Knob­lauch ist also längst nicht gleich Knob­lauch. Die Lage ist unüber­sicht­lich. Viele lokale Sorten tragen verschie­dene Namen, die noch nicht einmal inner­halb einer Region die glei­chen sein müssen. Oder sie haben gar keine Namen. Dann bekommen sie eben welche verpasst. Nach einem Dorf oder einer Markt­frau in Maze­do­nien zum Beispiel, von der man sie hat.

Gute Durch­lüf­tung ist wichtig im Trocken­lager, in dem die ganzen Pflanzen getrocknet werden.

Schmitz und seine Helfer putzen jede Knolle von Hand und legen sie vorsichtig in die Trans­port­kiste.

 

Gregor Schmitz hat sich schon mit seiner Abschluss­ar­beit im Studi­en­gang Ökoland­wirt­schaft an der Univer­sität Witzen­hausen mit der sagen­um­wo­benen Knolle beschäf­tigt. Er ist sogar nach Zentral­asien gereist, wo der Knob­lauch angeb­lich herstammt. Gregor Schmitz glaubt, dass der Knob­lauch­anbau in Deutsch­land noch stark zunehmen wird.

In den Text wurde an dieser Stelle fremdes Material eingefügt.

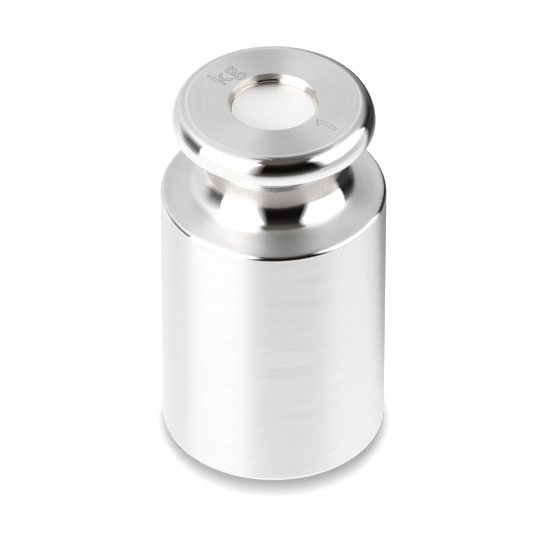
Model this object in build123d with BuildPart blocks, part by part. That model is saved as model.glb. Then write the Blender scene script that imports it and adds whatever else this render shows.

Das ist auch die Einschät­zung von Konstanze Pantiru. „Es ist doch gut, wenn unsere Lebens­mittel nach unseren Stan­dards für Arbeit und Umwelt in der Region ange­baut und nicht von weit her ange­karrt werden.“ Mit ihrer Leiden­schaft scheint sie auf den rich­tigen Trend gesetzt zu haben.